Le principe de la Philosophie est l’idée de causalité ; son caractère spécial, la superstition ; son procédé, la sophistique : j’en expliquerai le mécanisme et le mystère[1].

16. La religion et la philosophie ont ceci de commun qu’elles embrassent l’univers dans leurs contemplations et leurs recherches, ce qui leur enlève toute spécialité et par là même toute réalité scientifique ; que dans leurs élucubrations ou leurs rêveries elles procèdent à priori, sans cesse descendant, par un certain artifice rhétorique, des causes aux effets, ou remontant des effets aux causes, et se fondant constamment, l’une sur l’idée hypothétique et indéterminée de Dieu, de ses attributs, de ses desseins ; l’autre sur des généralités ontologiques, dépourvues de consistance et de fécondité.

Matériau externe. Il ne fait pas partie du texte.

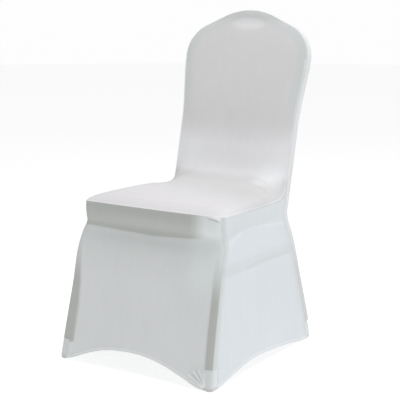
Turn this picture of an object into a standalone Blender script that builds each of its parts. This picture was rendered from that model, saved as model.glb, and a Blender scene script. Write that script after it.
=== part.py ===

Mais la religion et la philosophie diffèrent, en ce que la première, produit de la spontanéité, ouvrage quelquefois d’un instant, est de sa nature immuable et ne reçoit de modification que par l’influence de causes étrangères : tandis que l’autre, produit de la curiosité et de la réflexion, varie selon les objets, change au gré de l’expérience, et toujours étendant le cercle de ses idées, rectifiant ses procédés et ses méthodes, finit par s’évanouir dans la science.

  1. La philosophie, ainsi entendue, est ce que M. Auguste Comte appelle métaphysique. (Note de l’éditeur (*).)
    (*) Les Notes de l’éditeur qu’on trouvera dans le courant de l’ouvrage avaient été ajoutées par Proudhon lui-même dans une nouvelle édition publiée en 1849.